14.3.3. CRC striping

The FM10000 family of NICs strip the CRC for every packets coming into the host interface. So, CRC will be stripped even when the rxmode.hw_strip_crc member is set to 0 in struct rte_eth_conf.

14.3.4. Maximum packet length

The FM10000 family of NICS support a maximum of a 15K jumbo frame. The value is fixed and cannot be changed. So, even when the rxmode.max_rx_pkt_len member of struct rte_eth_conf is set to a value lower than 15364, frames up to 15364 bytes can still reach the host interface.

14.3.5. Statistic Polling Frequency

The FM10000 NICs expose a set of statistics via the PCI BARs. These statistics are read from the hardware registers when rte_eth_stats_get() or rte_eth_xstats_get() is called. The packet counting registers are 32 bits while the byte counting registers are 48 bits. As a result, the statistics must be polled regularly in order to ensure the consistency of the returned reads.
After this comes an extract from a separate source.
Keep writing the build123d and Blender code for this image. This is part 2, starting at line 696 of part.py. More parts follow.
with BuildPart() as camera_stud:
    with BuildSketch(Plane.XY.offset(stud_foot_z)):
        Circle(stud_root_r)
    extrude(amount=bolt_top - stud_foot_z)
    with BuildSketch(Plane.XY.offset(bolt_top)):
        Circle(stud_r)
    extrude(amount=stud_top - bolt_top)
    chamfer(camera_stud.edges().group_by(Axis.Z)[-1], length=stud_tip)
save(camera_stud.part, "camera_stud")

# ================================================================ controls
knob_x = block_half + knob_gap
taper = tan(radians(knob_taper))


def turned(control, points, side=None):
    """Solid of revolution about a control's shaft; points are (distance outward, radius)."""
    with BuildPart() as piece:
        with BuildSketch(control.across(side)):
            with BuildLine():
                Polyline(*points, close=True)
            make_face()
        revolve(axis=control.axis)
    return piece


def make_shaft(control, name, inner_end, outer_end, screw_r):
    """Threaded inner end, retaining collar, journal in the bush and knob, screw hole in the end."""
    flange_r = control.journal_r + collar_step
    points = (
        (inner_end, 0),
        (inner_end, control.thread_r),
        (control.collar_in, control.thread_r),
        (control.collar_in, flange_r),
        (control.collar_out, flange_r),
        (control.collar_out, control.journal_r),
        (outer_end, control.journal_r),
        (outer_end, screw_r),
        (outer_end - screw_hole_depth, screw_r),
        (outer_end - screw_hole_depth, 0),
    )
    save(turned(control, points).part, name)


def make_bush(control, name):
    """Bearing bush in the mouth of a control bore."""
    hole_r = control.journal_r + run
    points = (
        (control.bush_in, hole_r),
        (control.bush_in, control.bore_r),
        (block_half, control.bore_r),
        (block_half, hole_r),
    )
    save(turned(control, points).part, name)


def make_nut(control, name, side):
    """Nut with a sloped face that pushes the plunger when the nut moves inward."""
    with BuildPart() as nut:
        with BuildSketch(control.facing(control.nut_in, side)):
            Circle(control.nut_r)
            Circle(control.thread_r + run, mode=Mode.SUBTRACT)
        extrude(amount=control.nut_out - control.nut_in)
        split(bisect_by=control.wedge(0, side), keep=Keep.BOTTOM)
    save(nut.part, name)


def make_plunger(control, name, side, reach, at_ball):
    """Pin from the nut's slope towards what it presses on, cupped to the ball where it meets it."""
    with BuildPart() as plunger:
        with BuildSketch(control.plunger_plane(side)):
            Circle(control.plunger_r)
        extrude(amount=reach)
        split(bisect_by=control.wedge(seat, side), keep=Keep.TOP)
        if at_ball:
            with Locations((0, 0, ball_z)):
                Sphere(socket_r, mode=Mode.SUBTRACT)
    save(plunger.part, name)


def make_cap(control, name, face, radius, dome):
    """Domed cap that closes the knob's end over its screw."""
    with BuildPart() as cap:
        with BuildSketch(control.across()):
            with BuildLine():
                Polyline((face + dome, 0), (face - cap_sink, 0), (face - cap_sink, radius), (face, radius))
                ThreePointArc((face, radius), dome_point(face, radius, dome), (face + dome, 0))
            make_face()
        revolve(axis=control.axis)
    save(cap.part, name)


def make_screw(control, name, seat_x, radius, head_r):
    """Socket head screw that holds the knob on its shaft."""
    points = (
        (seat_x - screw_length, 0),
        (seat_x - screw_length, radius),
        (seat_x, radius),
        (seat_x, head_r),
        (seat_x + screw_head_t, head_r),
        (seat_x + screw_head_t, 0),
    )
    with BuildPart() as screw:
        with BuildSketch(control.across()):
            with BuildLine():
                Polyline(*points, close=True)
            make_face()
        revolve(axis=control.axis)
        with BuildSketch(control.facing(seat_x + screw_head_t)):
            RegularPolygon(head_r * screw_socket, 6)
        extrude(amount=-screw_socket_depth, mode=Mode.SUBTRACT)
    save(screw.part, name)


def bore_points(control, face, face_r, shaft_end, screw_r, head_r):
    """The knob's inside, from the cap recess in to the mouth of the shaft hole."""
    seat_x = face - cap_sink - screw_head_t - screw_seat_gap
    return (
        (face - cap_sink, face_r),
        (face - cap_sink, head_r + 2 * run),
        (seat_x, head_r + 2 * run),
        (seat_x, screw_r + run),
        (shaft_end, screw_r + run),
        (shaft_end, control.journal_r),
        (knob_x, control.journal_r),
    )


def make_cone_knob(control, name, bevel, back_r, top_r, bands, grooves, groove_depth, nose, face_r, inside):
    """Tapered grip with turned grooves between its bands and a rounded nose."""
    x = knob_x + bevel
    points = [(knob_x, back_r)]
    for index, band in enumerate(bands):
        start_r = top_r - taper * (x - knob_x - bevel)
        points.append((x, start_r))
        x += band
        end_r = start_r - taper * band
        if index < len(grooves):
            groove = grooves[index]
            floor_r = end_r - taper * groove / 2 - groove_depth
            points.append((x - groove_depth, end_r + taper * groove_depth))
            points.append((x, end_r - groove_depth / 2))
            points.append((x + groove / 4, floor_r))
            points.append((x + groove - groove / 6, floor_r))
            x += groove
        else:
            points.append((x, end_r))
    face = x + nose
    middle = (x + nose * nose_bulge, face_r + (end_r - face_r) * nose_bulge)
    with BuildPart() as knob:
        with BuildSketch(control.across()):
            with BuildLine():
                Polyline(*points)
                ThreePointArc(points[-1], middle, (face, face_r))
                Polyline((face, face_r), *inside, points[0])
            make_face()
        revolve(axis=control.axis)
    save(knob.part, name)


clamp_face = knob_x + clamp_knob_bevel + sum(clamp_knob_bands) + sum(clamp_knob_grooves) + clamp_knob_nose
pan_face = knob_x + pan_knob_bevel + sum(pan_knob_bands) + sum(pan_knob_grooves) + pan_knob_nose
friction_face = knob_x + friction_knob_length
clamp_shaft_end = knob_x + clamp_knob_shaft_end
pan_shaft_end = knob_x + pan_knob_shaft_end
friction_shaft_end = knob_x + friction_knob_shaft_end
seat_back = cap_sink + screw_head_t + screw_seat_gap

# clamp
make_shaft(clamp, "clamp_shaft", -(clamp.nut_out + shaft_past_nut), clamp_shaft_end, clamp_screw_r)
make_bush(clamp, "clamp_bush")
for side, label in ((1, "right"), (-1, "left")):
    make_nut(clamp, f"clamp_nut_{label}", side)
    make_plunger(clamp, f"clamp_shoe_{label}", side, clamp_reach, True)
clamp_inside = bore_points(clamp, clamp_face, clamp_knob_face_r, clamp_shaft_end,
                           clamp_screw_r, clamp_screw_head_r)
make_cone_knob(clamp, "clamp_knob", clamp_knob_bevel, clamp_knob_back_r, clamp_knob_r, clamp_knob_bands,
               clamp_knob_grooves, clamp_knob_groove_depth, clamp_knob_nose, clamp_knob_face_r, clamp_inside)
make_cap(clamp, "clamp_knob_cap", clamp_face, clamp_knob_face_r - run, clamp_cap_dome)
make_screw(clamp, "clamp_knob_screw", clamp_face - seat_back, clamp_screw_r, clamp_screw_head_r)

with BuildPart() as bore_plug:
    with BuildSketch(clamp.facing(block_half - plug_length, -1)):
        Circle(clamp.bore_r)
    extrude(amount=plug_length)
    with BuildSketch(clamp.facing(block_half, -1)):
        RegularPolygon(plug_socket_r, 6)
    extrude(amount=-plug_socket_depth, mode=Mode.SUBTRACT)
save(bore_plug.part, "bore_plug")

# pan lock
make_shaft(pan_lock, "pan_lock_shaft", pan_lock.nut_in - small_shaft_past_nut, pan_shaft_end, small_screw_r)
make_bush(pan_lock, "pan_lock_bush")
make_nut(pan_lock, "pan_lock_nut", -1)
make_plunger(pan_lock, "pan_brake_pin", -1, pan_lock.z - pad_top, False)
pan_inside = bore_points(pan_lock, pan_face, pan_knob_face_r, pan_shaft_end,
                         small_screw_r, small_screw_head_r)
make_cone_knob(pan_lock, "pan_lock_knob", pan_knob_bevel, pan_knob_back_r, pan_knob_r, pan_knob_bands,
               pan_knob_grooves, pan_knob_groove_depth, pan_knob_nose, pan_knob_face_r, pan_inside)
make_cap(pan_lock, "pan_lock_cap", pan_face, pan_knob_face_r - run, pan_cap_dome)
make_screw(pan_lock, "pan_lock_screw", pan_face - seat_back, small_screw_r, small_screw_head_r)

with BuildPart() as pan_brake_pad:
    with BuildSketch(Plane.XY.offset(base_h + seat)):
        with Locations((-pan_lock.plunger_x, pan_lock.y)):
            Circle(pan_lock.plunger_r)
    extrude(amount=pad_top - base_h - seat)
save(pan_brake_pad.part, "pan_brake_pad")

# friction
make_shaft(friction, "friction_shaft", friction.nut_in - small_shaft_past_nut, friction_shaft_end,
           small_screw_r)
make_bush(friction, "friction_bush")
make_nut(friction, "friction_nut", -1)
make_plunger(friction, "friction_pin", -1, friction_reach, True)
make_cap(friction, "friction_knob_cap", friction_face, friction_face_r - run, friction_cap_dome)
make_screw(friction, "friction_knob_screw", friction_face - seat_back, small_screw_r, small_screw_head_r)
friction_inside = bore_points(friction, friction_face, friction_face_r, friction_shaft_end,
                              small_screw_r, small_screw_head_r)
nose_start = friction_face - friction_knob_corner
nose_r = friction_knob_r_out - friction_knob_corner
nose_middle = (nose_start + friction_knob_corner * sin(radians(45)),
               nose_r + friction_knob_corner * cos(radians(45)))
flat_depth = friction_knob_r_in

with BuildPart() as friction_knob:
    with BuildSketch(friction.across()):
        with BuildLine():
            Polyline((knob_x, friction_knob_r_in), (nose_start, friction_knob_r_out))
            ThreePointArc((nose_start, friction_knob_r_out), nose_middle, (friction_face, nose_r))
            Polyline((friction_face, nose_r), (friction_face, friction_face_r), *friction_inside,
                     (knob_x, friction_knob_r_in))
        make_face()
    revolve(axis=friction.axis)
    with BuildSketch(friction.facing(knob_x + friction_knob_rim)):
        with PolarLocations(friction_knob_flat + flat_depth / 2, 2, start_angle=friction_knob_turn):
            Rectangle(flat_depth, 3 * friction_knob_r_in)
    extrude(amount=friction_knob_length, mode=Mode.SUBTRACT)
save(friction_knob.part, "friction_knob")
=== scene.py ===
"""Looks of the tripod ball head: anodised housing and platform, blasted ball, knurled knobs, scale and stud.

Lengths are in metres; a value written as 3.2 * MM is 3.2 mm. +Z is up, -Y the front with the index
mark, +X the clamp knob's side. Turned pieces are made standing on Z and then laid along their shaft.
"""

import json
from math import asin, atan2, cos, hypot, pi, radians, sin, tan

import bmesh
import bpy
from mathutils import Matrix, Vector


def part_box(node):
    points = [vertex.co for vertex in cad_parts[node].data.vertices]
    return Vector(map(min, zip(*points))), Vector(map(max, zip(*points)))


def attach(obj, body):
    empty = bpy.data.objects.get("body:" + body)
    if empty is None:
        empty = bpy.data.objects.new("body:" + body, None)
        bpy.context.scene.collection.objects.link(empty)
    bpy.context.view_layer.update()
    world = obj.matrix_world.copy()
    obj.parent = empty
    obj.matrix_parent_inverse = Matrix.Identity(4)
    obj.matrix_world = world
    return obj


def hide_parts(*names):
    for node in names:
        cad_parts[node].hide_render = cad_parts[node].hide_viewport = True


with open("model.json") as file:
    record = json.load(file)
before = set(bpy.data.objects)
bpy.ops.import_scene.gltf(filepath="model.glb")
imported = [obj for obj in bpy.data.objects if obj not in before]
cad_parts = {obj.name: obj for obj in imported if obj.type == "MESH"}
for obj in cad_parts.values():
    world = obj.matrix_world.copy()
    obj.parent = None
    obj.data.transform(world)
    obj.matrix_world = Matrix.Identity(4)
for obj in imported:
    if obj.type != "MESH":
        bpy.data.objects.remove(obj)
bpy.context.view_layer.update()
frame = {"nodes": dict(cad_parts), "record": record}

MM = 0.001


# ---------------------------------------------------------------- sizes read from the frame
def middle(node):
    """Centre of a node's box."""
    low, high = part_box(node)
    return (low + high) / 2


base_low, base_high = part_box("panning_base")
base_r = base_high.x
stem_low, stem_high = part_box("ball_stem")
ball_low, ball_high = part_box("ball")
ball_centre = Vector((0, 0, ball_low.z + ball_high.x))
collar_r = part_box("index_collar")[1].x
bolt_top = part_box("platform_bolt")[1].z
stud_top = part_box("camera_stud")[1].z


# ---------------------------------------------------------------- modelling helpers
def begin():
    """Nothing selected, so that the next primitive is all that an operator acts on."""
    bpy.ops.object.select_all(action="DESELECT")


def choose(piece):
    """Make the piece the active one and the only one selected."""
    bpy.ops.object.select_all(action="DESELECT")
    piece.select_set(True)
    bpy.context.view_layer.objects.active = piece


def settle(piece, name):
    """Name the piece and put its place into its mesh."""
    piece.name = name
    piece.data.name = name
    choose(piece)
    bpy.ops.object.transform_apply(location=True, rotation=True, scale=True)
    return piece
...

Given the PCIe Gen3 x8, about 50Gbps of traffic can occur. With 64 byte packets this gives almost 100 million packets/second, causing 32 bit integer overflow after approx 40 seconds. To ensure these overflows are detected and accounted for in the statistics, it is necessary to read statistic regularly. It is suggested to read stats every 20 seconds, which will ensure the statistics are accurate.

14.3.6. Interrupt mode

The FM10000 family of NICS need one separate interrupt for mailbox. So only drivers which support multiple interrupt vectors e.g. vfio-pci can work for fm10k interrupt mode.